Annoyingly, I now realise that there was absolutely no reason for me to use Sage: it almost would have been quicker for me to brown-paper-bag it, as I had to go through every transaction and check it was in the right period / account line; and the parent company doesn't actually use Sage, or want anything other than a monthly P&L and BS from me. So I could have just used something sensible, that can actually do things like deal with online banking and actually produce a monthly P&L.
tbh, the only ones I've used recently are Freshbooks (good if you just want to send and receive a few invoices every month: I recommend it for smallish sole traders and the like, although the purple envelopes are also a good service) and Xero, which I think is fabulous: it does everything that Sage does, as well as doing basic fixed assets and payroll, it's user friendly, it's sensible, it produces useful reports, you can use it at any level from very basic (with optional 'give your accountant an account for year end" mode) up to proper company accounts.... The only thing that it doesn't do that I would like is the ability to set a journal to automatically release a prepayment over n months.

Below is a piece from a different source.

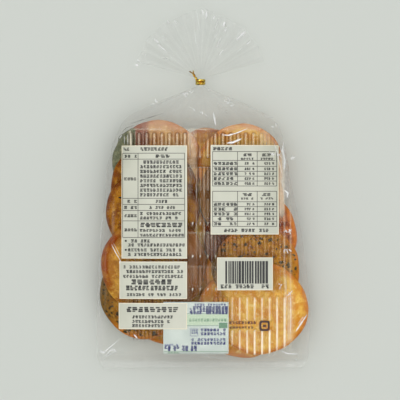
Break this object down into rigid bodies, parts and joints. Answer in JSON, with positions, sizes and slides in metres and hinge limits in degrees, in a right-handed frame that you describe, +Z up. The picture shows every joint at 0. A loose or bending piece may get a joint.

But then, Sage doesn't do that either, unless you pay an extra couple of hundred pounds....
Both SaaS, which has the added advantage of being usable away from the office, being backed up, having good support where they can actually look at the problem, etc.
Sage is only good if you have a humongous business to deal with.
Also it depends on which version. I once worked somewhere where one division is on Sage 50 and another on Sage 100.... Totally different and a total nightmare especially to output current ledgers for credit control >.
Sage is, indeed, just awful. I'm fortunate that I never have to train people in it (their accountants tend to do that), but I often have to sort out the dreadful mess it makes of its back-end data structures.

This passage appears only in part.